Monday, March 19, 2007

Good Lord. Thomas Friedman actually said something that I agree with. He says, or rather, quotes, that in America, "The only real entitlement we need to get rid of is our sense of entitlement." I think that most American youth grow up with some sort of vague notion that there is some degree of poverty, somewhere, and it appears in the form of starving children that show up on TV every once in awhile. Anxiety this might incite can be quelled by donating ten-year-old canned yams from the back of your cabinet every Thanksgiving and donating the penny you get back from your 99-cent burger to the Ronald McDonald House for Children. This is, of course, an overstatement--it really discredits the countless ranks of benevolent Americans that Do Things--but bear with me, because I am allowed to be as sensationalist as I want in my dinky little online journal. What I found, coming back from India, is that we in the developed world have a very subtle subconscious notion that for some reason we deserve what we have. If tomorrow I were to wake up in the shoes of a shoe-less woman selling wormy apples on the streets of Jaipur, and this shoe-less woman were to wake up in my Sketchers, the situation would somehow be percieved as unfair. If all human beings are equal, there is absolutely nothing unfair about it: it's her turn.

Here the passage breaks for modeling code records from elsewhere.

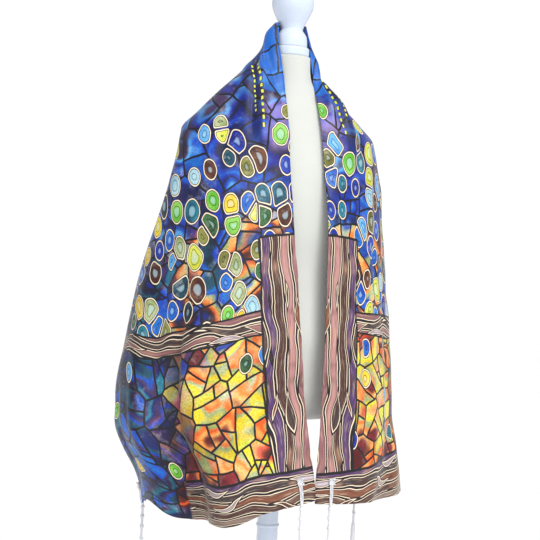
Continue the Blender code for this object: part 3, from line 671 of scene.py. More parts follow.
def print_group():
    """The whole print on the cut: panes of sky, earth and sunlight, ringed pebbles, ribbons and hem bands,
    with painted light and painted shade along each lapel.
    """
    wash, strand, pane, pebble = wash_group(), strand_group(), pane_group(), pebble_group()
    g, given, gives = node_group("Leaded glass print", {"Place": "VECTOR"}, {"Color": "COLOR"})
    place = given["Place"]
    wobble = g.vector("SUBTRACT", g.noise(place, 34.0, 2.0, 0.5, "Color"), (0.5, 0.5, 0.5))
    drawn = g.vector("MULTIPLY_ADD", wobble, (0.004, 0.004, 0.0), place)
    s, t, _ = g.split(drawn)
    along = g.math("ABSOLUTE", s)

    def ground(panes):
        """The colours behind the lines, which run on from pane to pane, each a little lighter or deeper."""
        middle_s, middle_t, _ = g.split(panes["Middle"])
        reach, number = g.math("ABSOLUTE", middle_s), panes["Number"]
        own = g.math("MULTIPLY_ADD", number, 0.34, -0.17)

        def run_of(scale, *names):
            pooled = g.noise(drawn, scale, 2.0, 0.5)
            value = g.step(g.math("ADD", pooled, g.math("MULTIPLY", own, 0.5)), 0.22, 0.78)
            return g.inks(value, *names, run="EASE")

        spread = g.math("MULTIPLY_ADD", g.math("SUBTRACT", number, 0.5), 0.05, reach)
        colour = run_of(8.0, "deep", "navy", "cobalt", "azure", "royal", "navy", "cobalt", "sky", "dusk")
        earth = run_of(
            10.0, "deep teal", "azure", "cobalt", "sage", "apricot", "orange", "brick", "dusk", "cobalt"
        )
        colour = g.mix(g.step(spread, 0.40, 0.45), colour, earth)
        outer = run_of(9.0, "deep", "navy", "deep teal", "cobalt", "dusk", "navy", "teal", "plum", "azure")
        outside = g.math("MULTIPLY", g.step(spread, 0.38, 0.46), g.step(middle_t, 0.20, 0.27))
        colour = g.mix(outside, colour, outer)
        sun = run_of(
            9.0, "brick", "coral", "apricot", "citron", "yellow", "sage", "orange", "apricot", "crimson"
        )
        low = g.step(spread, 0.575, 0.625)
        wide = g.math("SUBTRACT", middle_t, g.step(spread, 0.70, 0.84, 0.0, 0.05))
        colour = g.mix(g.math("MULTIPLY", low, g.step(wide, 0.215, 0.255, 1.0, 0.0)), colour, sun)
        dusk = run_of(12.0, "plum", "crimson", "brick", "orange", "crimson", "plum", "navy")
        near = g.math("MULTIPLY", g.step(spread, 0.70, 0.80), g.between(wide, 0.165, 0.255, 0.025))
        colour = g.mix(near, colour, dusk)
        light = g.math("ADD", own, 1.0)
        return g.mix(1.0, colour, g.combine(light, light, light), "MULTIPLY")

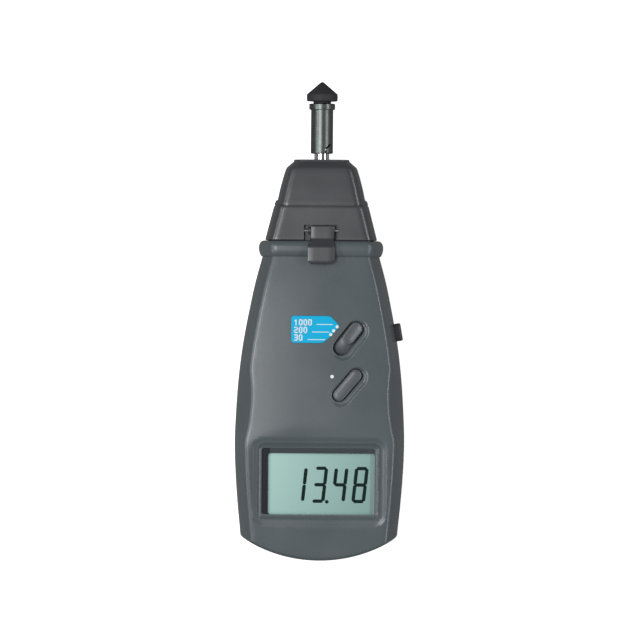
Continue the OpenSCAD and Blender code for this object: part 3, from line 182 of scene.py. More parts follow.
# Points turned by an angle in degrees and moved to a centre
def placed(points, centreX, centreY, turn=0.0):
    c, s = math.cos(math.radians(turn)), math.sin(math.radians(turn))
    x, y = points.T
    return np.stack([centreX + x * c - y * s, centreY + x * s + y * c], -1)


# The inverse of placed, on arrays of x and y
def unplaced(x, y, centreX, centreY, turn=0.0):
    c, s = math.cos(math.radians(turn)), math.sin(math.radians(turn))
    return (x - centreX) * c + (y - centreY) * s, -(x - centreX) * s + (y - centreY) * c


# Triangles over loops of points and loose filler points, without those whose middle 'inside' refuses
def triangulate(loops, filler, inside):
    starts = np.cumsum([0] + [len(loop) for loop in loops])
    edges = [(int(a), int(b)) for first, loop in zip(starts, loops)
             for a, b in zip(first + np.arange(len(loop)), first + (np.arange(len(loop)) + 1) % len(loop))]
    points = np.vstack(loops + [filler])
    flat, _, faces, *_ = delaunay_2d_cdt([Vector(p) for p in points.tolist()], edges, [], 0, 1e-5, False)
    flat = np.array([tuple(p) for p in flat])
    faces = np.array([f for f in faces if len(f) == 3])
    middle = flat[faces].mean(1)
    return flat, faces[inside(middle[:, 0], middle[:, 1])]


# Several patches as one list of points and faces
def joined(*patches):
    points, faces, base = [], [], 0
    for place, quads in patches:
        points.append(np.asarray(place))
        faces += [[index + base for index in face] for face in quads]
        base += len(place)
    return np.vstack(points), faces


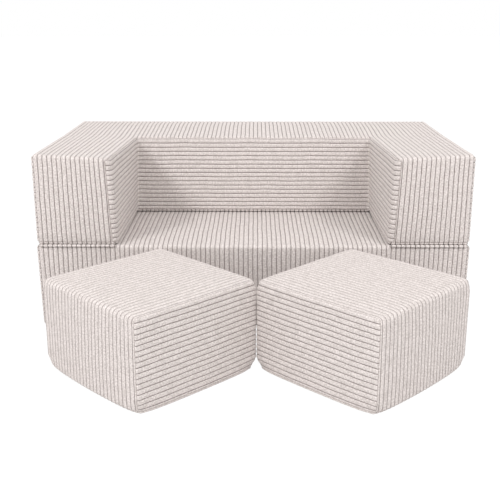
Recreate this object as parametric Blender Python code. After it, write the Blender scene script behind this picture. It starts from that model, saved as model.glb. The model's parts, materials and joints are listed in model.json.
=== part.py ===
"""Kids' fold-out sofa in wide-wale corduroy.

A seat block carries a U-shaped block (a back and two arms) that is sewn to it along the arms' lower
front edges and folds forward about that seam. Two square poufs stand in front. Unfolded, the U lies
upside down on the floor ahead of the seat, and the poufs fill the U's hollow, so the four blocks make
a mattress. Every block is a foam core in a zipped cover, and each cover is sewn from flat panels.

The origin is on the floor, at the middle of the seat block's underside. X runs to the right as one
faces the sofa, Y runs to its rear and Z is up. Lengths are in metres.
"""

import math

import bmesh
import bpy
from mathutils import Matrix, Vector

# Blocks
SOFA_WIDTH = 1.0
SOFA_DEPTH = 0.6
BLOCK_HEIGHT = 0.2
POUF_SIDE = 0.306
POUF_HEIGHT = 0.2
POUF_CLEARANCE = 0.002
CAVITY_SPLAY = 0.0055
CAVITY_WIDTH_REAR = 2 * POUF_SIDE + POUF_CLEARANCE
CAVITY_WIDTH_FRONT = CAVITY_WIDTH_REAR + 2 * CAVITY_SPLAY
CAVITY_DEPTH = POUF_SIDE + POUF_CLEARANCE

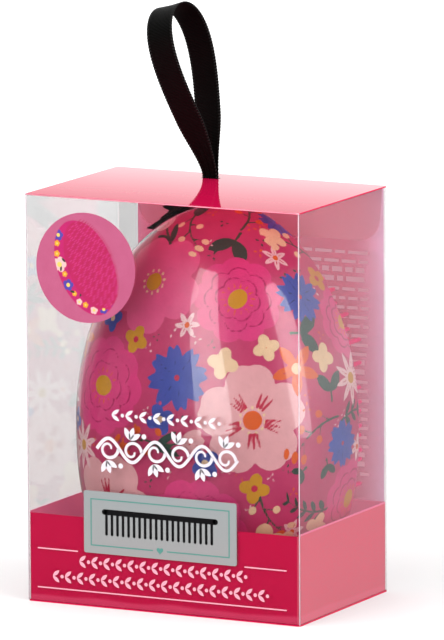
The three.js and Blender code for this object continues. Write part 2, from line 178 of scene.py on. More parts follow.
# %% Mixed colours
def mix_colours(tree, share, first, second):
    sockets = {0: share, 6: first, 7: second}
    return add_node(tree, "ShaderNodeMix", sockets, data_type="RGBA").outputs[2]


def speckle(tree, size, dark, light):
    """Two close colours mixed by a noise, since no real face is one even colour."""
    return mix_colours(tree, noise_field(tree, size), paint(dark), paint(light))


def tint(tree, colour, field, most, code):
    """Lays another colour over the first where a field is strong, up to the share given."""
    return mix_colours(tree, math_node(tree, "MULTIPLY", field, most), colour, paint(code))


def lay_colour(tree, shader, colour):
    tree.links.new(colour, shader.inputs["Base Color"])


def two_shades(name, dark, light, roughness, grain=0.4, **sockets):
    """A thin finish of two close shades, mixed by a noise of so many millimetres, for print and for painted
    highlights and glow.
    """
    finish, tree, shader = new_finish(name, paint(light), roughness, **sockets)
    lay_colour(tree, shader, speckle(tree, grain * MM, dark, light))
    return finish


print("crimson in linear light:", [round(share, 3) for share in paint("d4104f")[:3]])

# %% [markdown]
# ## Mesh helpers
# Blender's modelling operators need a selection and an editing mode. Plain lists of points and
# faces need neither, so every made piece goes through one helper. It takes points in metres and
# faces, smooths the shading, gives the piece its finish, and lets it ride on a CAD body.
# Most pieces here are rings of points, and three more helpers join such rings.

# %% Make a piece that rides on a body
def face_outward(data):
    work = bmesh.new()
    work.from_mesh(data)
    bmesh.ops.recalc_face_normals(work, faces=work.faces)
    work.to_mesh(data)
    work.free()


def new_piece(name, points, faces, finish, body=None, smooth=True):
    data = bpy.data.meshes.new(name)
    data.from_pydata([tuple(point) for point in points], [], [tuple(face) for face in faces])
    data.validate()
    face_outward(data)
    data.polygons.foreach_set("use_smooth", [smooth] * len(data.polygons))
    data.materials.append(finish)
    piece = bpy.data.objects.new(name, data)
    bpy.context.scene.collection.objects.link(piece)
    if body:
        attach(piece, body)
    return piece


def refinish(finish, *nodes):
    for node in nodes:
        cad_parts[node].material_slots[0].material = finish


print("CAD nodes that can be refinished:", len(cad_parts))

# %% Faces between rings of points
def stitch(ring, next_ring):
    """Four-cornered faces between two closed rings."""
    corners = (ring, np.roll(ring, -1), np.roll(next_ring, -1), next_ring)
    return np.stack(corners, axis=-1).tolist()


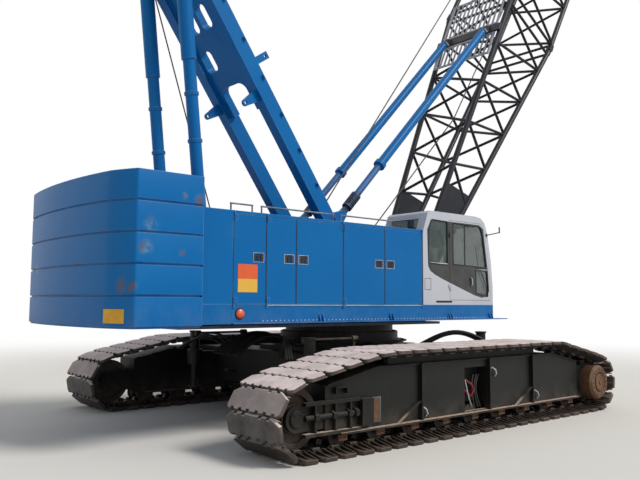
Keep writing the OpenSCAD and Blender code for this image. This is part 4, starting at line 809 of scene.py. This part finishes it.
def cushion(size, crown, seams=3):
    """A crowned cushion: a box whose faces swell by `crown` in the middle as a product of cosines, draw in at the
    seams across it, and close in a rounded edge."""
    n, seam_depth, seam_width = 25, 0.008, 0.12
    u = np.linspace(-1, 1, n)
    a, b = np.meshgrid(u, u, indexing="ij")
    edge = (1 - np.abs(a) ** 6) * (1 - np.abs(b) ** 6)
    swell = crown * np.cos(a * np.pi / 2) ** 0.5 * np.cos(b * np.pi / 2) ** 0.5
    quilt = seam_depth * np.exp(-((np.abs(np.sin(a * np.pi * seams / 2)) / seam_width) ** 2)) * edge
    half = size[2] / 2 * np.sqrt(edge.clip(0))
    upper, lower = (np.stack([a * size[0] / 2, b * size[1] / 2, z], -1) for z in (half + swell - quilt, -half))
    return joined(sheet(upper.transpose(1, 0, 2)), sheet(lower))


def knob(place, r):
    """A ball on a lever: a half circle of heights turned about Z."""
    a = np.linspace(0, np.pi, 7)
    return at(turned(np.column_stack([-np.cos(a) * r, np.sin(a) * r]), 10), place)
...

Gloom-and-doom economic forecasts for the United States are regarded with the seriousness of the apocalypse, whereas newspaper headlines of famine in Africa quickly find themselves in the recycling bin to be made into new newspapers declaring the next famine in Asia. Why am I even writing this? I'm just saying what every hippy has heard and repeated before from their own respective seats from the fourth floors of a libraries in the Netherlands. Someone give me a bullhorn, if the Western window is open maybe they can hear me in Brussels. I need to stop muttering arrogant cynical incantations and start articulating constructive thoughts in complete sentences to people who care. Maybe that advice should be manufactured into a bumper sticker to be sold at Record and Tape Traders. Or better yet, a tattoo. I'm already off to a good, constructive start. Good idea #2 is in the works; I think it will have something to do with how to surgically implant my foot into my mouth.